Jakarta,
2 Mei 2018 (Humas Bakamla RI) --- Direktur Kerja Sama Bakamla RI Dade
Ruskandar, S.H., M.H. memimpin Rapat Pembahasan Rancangan Kitab
Undang-Undang Hukum Pidana (RKUHP) khususnya Bab XXXIV tentang Tindak
Pidana Pelayaran, di Kantor Bakamla Rawamangun, Jakarta Timur, Rabu
(2/5/2018).
Rapat ini
diselenggarakan untuk menjawab keresahan stakeholder pemangku penegakan
hukum di laut Indonesia terkait penggunaan terminologi perompakan atau
pembajakan dalam kejadian yang terjadi di Perairan Teritorial. Sesuai
dengan United Nation Convention on the Law of the Sea (UNCLOS) tahun
1982, penggunaan terminologi perompakan atau pembajakan berkaitan juga
dengan dimana wilayah terjadinya (locus dilicti). Perlu diingat, bahwa
penggunaan terminologi perompakan atau pembajakan hanya dapat digunakan
jika kejadian terjadi di laut lepas.
Jika
terminologi perompakan atau pembajakan digunakan tidak sebagaimana
mestinya, dikhawatirkan akan berimbas pula pada kedaulatan NKRI. Semakin
sering kata-kata itu digunakan, terlebih lagi dalam forum
internasional, maka akan semakin mencerminkan seolah-olah perairan
Indonesia tidak aman untuk dilalui.
Lebih
lanjut, hal ini juga dapat berimbas pada tingginya tarif asuransi bagi
kapal yang akan berlayar menuju atau melewati perairan Indonesia. Ini
merupakan hal-hal yang harus dihindari dalam upaya mewujudkan Indonesia
sebagai poros maritim dunia.
Bakamla
RI merupakan instansi penjuru dalam perumusan mekanisme terkait tindak
pidana di bidang pelayaran.
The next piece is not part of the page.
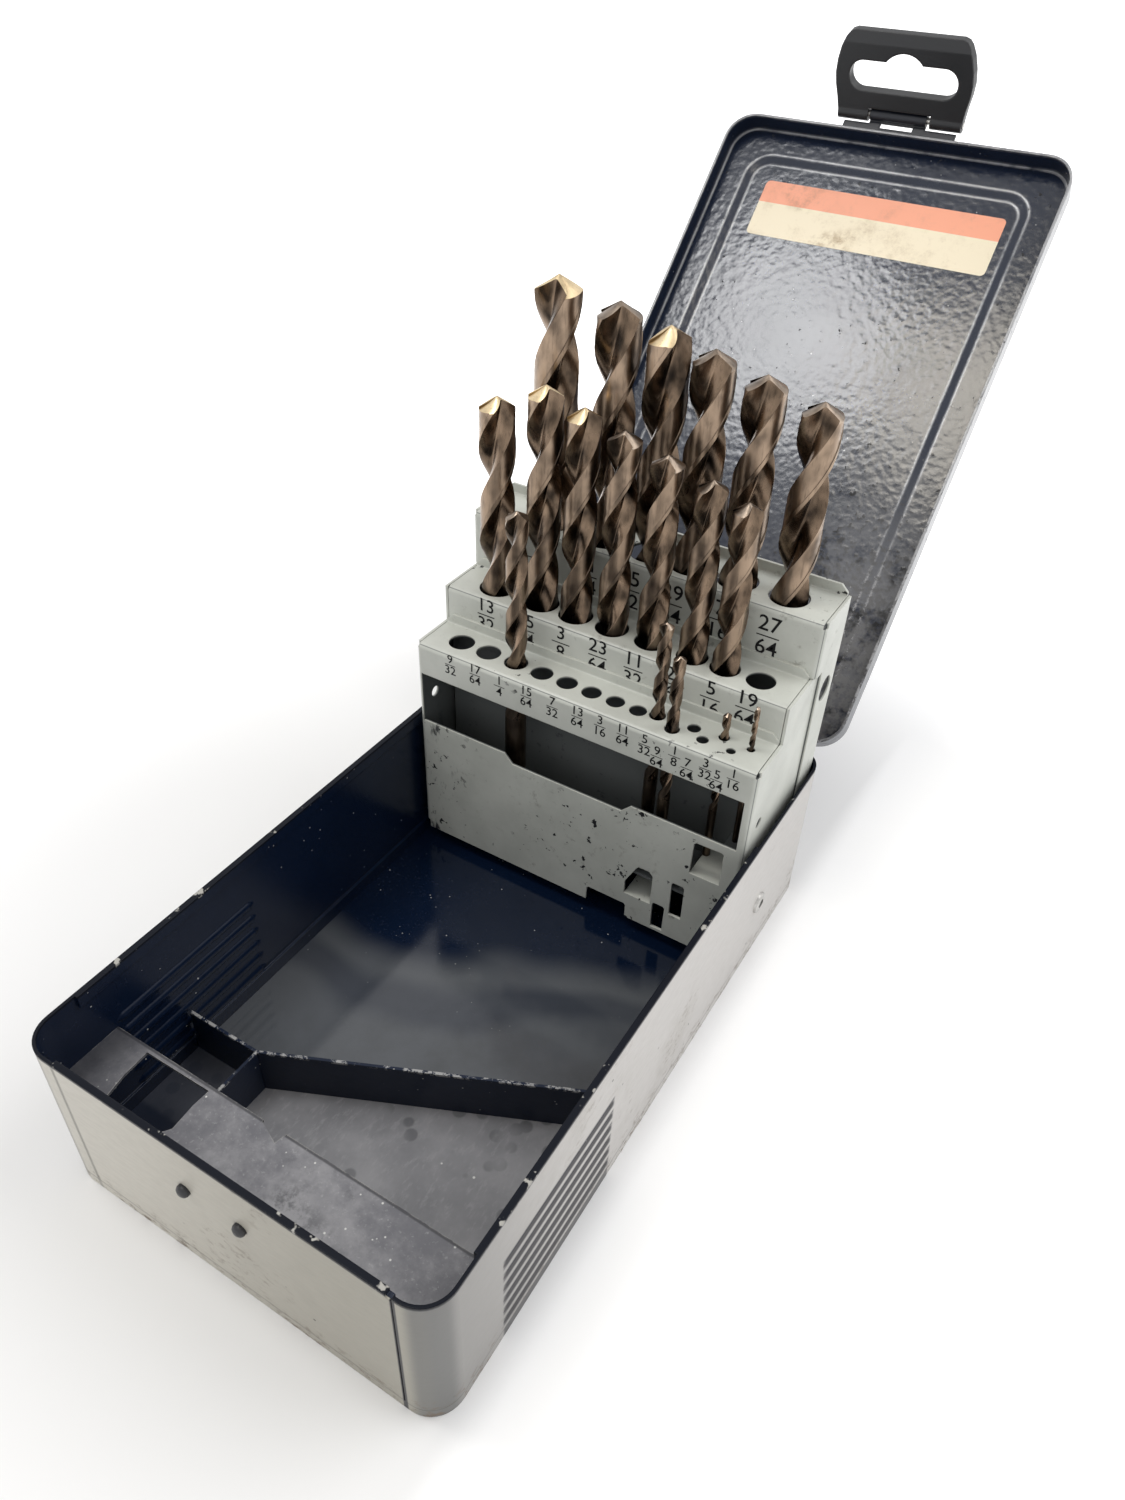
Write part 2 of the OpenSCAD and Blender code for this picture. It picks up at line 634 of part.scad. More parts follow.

Rapat ini menghasilkan rumusan pasal baru,
khususnya mengenai terminologi perompakan atau pembajakan yang diatur
sesuai dengan UNCLOS, yaitu tidak digunakan di perariran teritorial.
Turut
hadri dalam rapat ini perwakilan dari stakeholder terkait, seperti
Polair, Kemenko Polhukam, Kementerian Luar Negeri, Ditjen Perhubungan
Laut, Kementerian Perhubungan, dan sejumlah undangan lainnya.